On Sun, Apr 23, 2017 at 8:42 PM, Steve Hayes <bigbandrhythm at xxxxx>
> Many tongue-blockers pucker when bending. Try everything and do what is
> Harmonica TAB (1+ 2 2'', etc. as per music)
> Yes, this is common with publishers and many teachers and has the
> advantage of using ASCII characters and being compact on the page when
> annotating written music.
> Um,... Bending draw 5 may be considered bluesy or soulful by some, but you
> won't be in tune with anybody else. There isn't a note there.
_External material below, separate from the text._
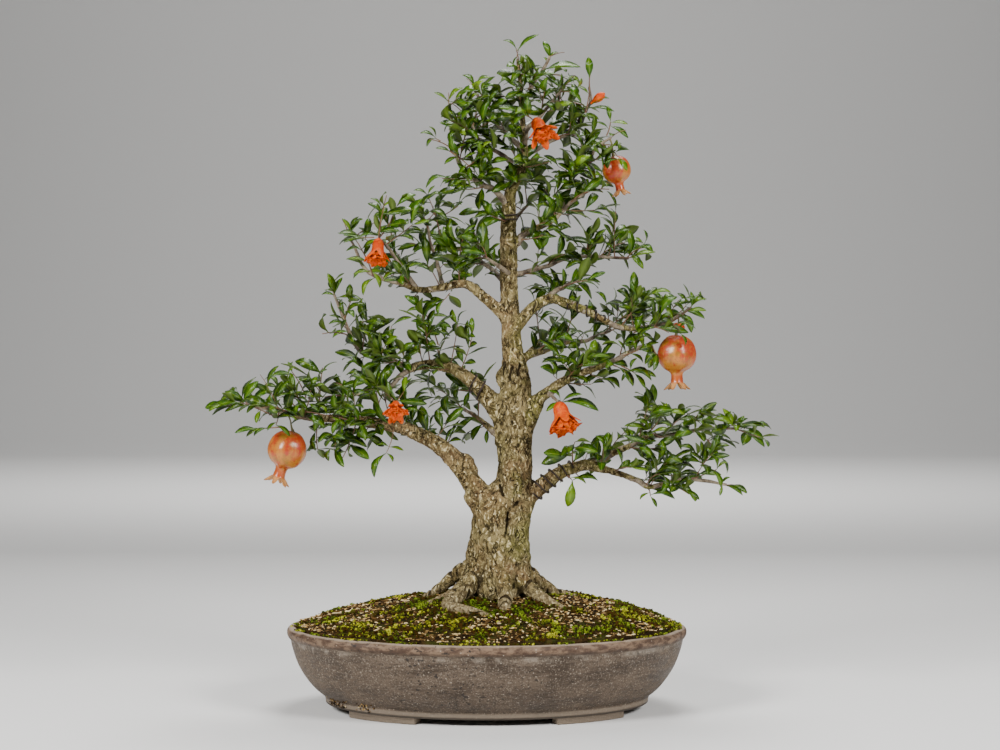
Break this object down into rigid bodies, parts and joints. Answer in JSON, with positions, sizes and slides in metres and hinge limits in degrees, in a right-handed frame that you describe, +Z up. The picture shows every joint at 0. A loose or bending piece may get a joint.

If you are
> going to bend something, bend in tune with something.
> When I blow out a reed, it is usually because I'm trying to hit a note
> that isn't there--this includes trying to draw bend 5, or trying to
> overblow hole 6 and mistakenly hitting hole 7 instead.
> Which harp?
> I lay my harps out in cycle of 4ths order..
> A D G C F Bb Eb Ab Db F# B E
> 2nd position is the harp following the harp for 1st position (major or
> minor). 3rd is next, then 4th, 5th, 6th. 12th is the one before 1st
> So, if I want to play in D or Dm, I would try a G harp in 2nd position, a
> C harp in 3rd, an A harp in 12th, a D harp in 1st, etc.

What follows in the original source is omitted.